**WHAT YOU NEED TO DO:**
Copy out the line that contains "Write the three.js", the line that contains "const SLIDER_POST = 0.2; // half thickness", and every line between them, exactly, and nothing else.

** Start **

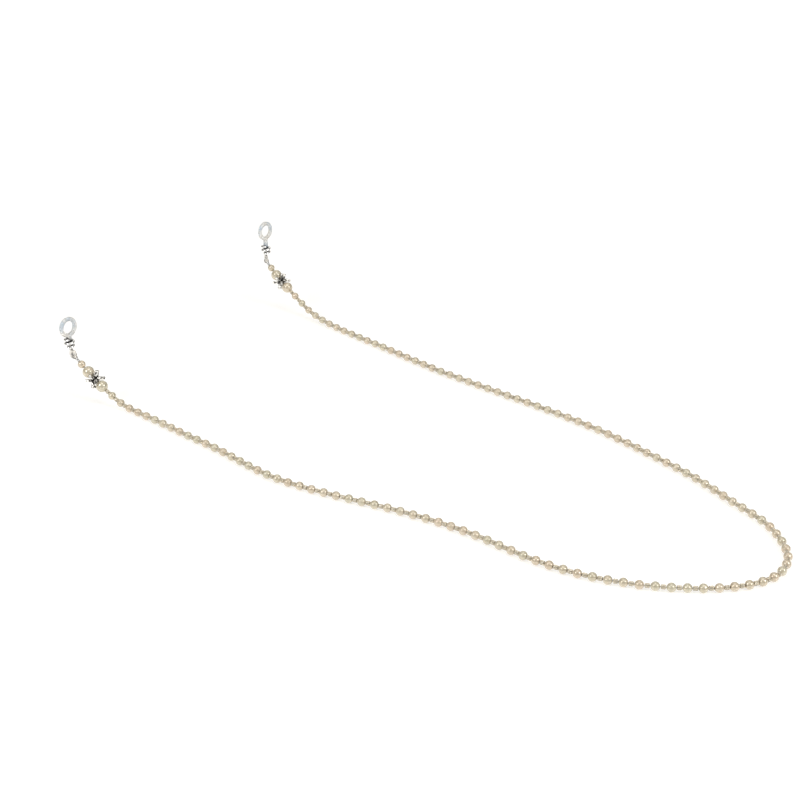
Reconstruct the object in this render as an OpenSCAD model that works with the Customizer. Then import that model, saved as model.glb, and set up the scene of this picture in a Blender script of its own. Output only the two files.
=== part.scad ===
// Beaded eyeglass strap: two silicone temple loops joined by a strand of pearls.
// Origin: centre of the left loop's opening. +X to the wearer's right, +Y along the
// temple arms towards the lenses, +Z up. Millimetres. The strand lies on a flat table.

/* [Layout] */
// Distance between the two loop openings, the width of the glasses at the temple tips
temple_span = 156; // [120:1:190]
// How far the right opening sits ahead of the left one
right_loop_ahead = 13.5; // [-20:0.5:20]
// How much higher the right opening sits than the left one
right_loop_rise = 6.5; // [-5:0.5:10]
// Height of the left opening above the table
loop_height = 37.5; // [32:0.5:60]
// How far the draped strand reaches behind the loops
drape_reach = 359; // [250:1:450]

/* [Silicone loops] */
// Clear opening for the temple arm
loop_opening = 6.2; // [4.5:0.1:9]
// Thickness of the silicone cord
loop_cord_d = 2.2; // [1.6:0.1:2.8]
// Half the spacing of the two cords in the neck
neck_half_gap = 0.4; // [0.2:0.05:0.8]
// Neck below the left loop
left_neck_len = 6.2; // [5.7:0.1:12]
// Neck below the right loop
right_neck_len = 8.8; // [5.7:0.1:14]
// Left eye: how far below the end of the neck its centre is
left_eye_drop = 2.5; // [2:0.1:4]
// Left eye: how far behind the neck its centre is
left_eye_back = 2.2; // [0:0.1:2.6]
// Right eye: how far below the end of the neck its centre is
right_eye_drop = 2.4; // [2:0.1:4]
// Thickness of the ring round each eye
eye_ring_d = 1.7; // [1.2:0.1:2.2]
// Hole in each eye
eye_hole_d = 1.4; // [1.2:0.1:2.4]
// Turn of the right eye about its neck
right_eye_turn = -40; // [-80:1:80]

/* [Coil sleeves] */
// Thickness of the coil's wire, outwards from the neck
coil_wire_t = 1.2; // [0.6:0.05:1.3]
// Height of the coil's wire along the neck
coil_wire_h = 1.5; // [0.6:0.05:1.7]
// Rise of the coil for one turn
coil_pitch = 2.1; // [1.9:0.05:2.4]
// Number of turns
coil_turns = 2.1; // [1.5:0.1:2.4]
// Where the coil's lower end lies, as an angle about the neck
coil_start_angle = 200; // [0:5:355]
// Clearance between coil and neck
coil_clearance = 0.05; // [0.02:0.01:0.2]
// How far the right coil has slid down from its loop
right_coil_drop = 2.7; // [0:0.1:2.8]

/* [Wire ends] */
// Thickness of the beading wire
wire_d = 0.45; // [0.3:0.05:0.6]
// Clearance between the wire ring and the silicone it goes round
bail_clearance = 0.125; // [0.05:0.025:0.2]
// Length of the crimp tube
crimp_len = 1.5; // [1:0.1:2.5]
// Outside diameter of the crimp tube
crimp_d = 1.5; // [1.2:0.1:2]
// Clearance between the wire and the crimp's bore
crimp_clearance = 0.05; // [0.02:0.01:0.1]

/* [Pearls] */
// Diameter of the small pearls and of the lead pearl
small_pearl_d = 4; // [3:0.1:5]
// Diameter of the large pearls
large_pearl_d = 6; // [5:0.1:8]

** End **
** Start **

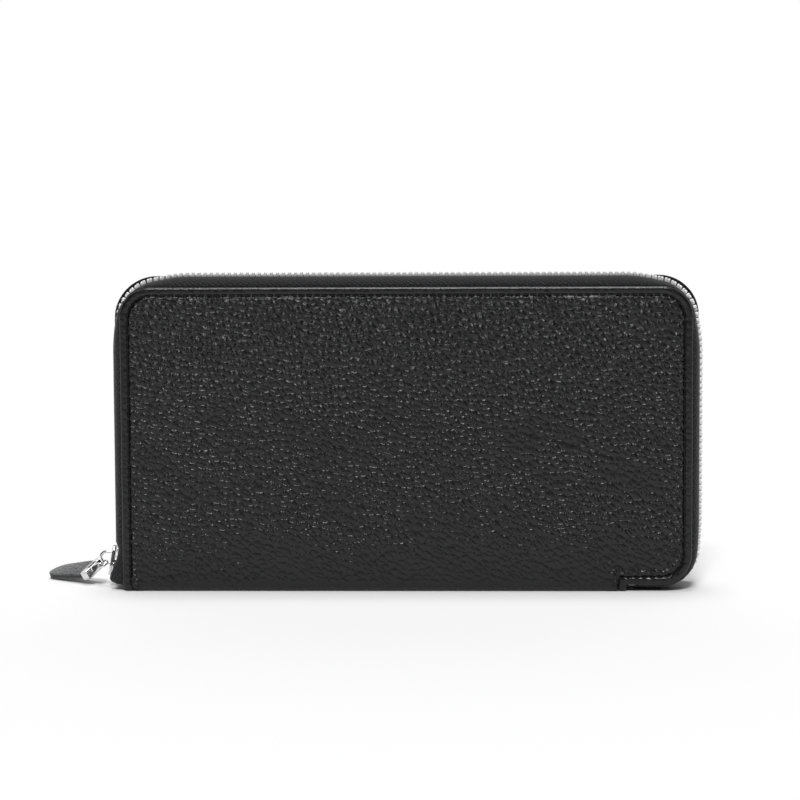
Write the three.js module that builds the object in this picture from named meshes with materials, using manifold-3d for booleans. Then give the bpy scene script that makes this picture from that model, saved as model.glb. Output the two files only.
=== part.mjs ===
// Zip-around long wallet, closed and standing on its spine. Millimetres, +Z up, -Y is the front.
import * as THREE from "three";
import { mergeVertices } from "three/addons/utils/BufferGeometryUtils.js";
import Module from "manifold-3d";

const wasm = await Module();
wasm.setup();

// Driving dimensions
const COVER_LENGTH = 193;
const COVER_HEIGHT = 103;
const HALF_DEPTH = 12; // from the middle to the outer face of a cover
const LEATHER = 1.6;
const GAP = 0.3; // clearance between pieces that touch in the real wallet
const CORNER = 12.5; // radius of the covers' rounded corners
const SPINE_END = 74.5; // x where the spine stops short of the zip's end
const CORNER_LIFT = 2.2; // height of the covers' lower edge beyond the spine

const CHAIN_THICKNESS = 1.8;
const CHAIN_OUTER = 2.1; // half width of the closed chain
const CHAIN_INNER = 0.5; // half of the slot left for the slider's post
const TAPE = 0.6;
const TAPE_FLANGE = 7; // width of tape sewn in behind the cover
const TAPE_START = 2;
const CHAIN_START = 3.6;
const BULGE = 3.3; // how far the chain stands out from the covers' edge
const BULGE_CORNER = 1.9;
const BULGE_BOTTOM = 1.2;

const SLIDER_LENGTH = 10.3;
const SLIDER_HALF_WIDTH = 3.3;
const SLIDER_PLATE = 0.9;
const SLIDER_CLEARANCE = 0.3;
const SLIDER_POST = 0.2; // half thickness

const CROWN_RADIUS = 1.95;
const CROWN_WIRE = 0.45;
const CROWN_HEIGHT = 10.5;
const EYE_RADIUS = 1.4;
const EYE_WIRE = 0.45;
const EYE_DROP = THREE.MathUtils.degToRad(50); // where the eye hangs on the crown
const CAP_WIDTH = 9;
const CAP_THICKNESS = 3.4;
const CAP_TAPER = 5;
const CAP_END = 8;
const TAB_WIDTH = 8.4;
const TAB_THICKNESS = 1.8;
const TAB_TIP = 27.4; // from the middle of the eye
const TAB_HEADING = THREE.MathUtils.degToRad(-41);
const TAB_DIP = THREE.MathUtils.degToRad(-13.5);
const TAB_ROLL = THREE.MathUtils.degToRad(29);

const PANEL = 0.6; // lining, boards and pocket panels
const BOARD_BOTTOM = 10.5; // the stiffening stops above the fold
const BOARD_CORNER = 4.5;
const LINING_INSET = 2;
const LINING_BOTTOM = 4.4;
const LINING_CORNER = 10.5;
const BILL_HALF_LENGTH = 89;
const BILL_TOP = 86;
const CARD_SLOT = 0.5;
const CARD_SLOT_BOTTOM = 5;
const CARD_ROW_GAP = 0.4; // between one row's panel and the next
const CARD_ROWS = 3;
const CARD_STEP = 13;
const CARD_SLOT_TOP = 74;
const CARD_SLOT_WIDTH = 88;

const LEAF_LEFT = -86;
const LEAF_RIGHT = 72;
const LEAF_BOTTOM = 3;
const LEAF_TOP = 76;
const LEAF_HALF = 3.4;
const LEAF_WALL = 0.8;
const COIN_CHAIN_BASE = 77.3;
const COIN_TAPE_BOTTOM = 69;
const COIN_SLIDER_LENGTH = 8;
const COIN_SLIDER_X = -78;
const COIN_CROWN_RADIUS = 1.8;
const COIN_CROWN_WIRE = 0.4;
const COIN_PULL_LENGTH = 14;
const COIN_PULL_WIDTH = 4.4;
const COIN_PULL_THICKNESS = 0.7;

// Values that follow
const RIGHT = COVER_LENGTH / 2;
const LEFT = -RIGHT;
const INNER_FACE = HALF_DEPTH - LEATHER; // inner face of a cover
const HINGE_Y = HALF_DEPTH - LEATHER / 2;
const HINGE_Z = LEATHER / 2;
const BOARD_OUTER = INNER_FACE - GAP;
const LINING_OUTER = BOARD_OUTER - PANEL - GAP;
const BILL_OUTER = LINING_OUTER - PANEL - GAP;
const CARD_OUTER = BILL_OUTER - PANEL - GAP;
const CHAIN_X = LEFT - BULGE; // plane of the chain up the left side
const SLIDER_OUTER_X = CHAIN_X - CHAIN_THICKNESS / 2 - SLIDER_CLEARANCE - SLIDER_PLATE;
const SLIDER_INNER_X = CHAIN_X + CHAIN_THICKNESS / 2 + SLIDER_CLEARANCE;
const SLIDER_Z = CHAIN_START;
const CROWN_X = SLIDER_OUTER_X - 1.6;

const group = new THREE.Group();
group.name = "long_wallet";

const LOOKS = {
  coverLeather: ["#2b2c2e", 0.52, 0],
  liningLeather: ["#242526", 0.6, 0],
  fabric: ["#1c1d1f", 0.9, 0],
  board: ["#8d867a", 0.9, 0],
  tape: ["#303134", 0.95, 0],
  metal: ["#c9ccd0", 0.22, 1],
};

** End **
** Start **

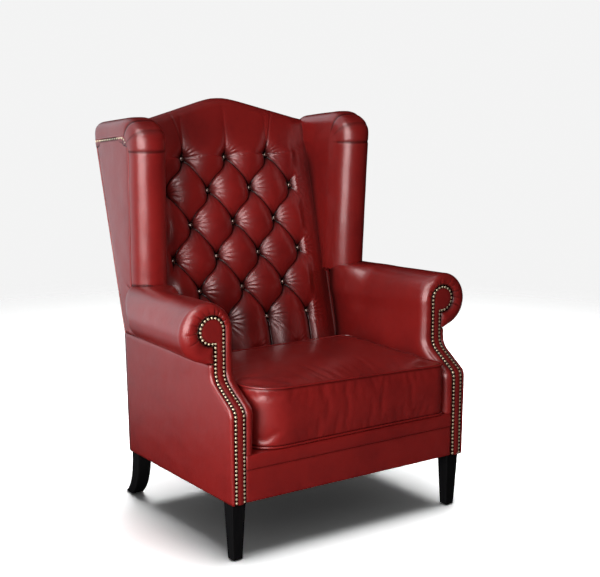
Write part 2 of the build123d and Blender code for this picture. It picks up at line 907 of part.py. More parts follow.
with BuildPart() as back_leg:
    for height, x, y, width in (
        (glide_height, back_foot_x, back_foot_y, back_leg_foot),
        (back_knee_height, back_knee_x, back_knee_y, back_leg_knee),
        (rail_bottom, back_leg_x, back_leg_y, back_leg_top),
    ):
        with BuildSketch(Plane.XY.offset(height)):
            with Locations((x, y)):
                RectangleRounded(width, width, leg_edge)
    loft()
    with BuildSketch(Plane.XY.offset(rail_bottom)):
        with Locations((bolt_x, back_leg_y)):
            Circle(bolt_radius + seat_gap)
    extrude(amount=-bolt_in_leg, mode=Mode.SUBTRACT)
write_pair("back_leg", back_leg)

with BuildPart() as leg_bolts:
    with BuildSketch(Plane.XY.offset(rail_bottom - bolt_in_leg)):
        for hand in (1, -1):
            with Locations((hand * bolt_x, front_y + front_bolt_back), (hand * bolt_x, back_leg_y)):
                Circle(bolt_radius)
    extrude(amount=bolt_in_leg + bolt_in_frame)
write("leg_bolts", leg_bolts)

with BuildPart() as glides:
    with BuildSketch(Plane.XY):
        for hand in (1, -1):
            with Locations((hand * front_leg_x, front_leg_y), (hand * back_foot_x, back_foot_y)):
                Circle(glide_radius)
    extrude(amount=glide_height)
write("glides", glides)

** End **

**WRITTEN REPLY:**
Write the three.js module that builds the object in this picture from named meshes with materials, using manifold-3d for booleans. Then give the bpy scene script that makes this picture from that model, saved as model.glb. Output the two files only.
=== part.mjs ===
// Zip-around long wallet, closed and standing on its spine. Millimetres, +Z up, -Y is the front.
import * as THREE from "three";
import { mergeVertices } from "three/addons/utils/BufferGeometryUtils.js";
import Module from "manifold-3d";

const wasm = await Module();
wasm.setup();

// Driving dimensions
const COVER_LENGTH = 193;
const COVER_HEIGHT = 103;
const HALF_DEPTH = 12; // from the middle to the outer face of a cover
const LEATHER = 1.6;
const GAP = 0.3; // clearance between pieces that touch in the real wallet
const CORNER = 12.5; // radius of the covers' rounded corners
const SPINE_END = 74.5; // x where the spine stops short of the zip's end
const CORNER_LIFT = 2.2; // height of the covers' lower edge beyond the spine

const CHAIN_THICKNESS = 1.8;
const CHAIN_OUTER = 2.1; // half width of the closed chain
const CHAIN_INNER = 0.5; // half of the slot left for the slider's post
const TAPE = 0.6;
const TAPE_FLANGE = 7; // width of tape sewn in behind the cover
const TAPE_START = 2;
const CHAIN_START = 3.6;
const BULGE = 3.3; // how far the chain stands out from the covers' edge
const BULGE_CORNER = 1.9;
const BULGE_BOTTOM = 1.2;

const SLIDER_LENGTH = 10.3;
const SLIDER_HALF_WIDTH = 3.3;
const SLIDER_PLATE = 0.9;
const SLIDER_CLEARANCE = 0.3;
const SLIDER_POST = 0.2; // half thickness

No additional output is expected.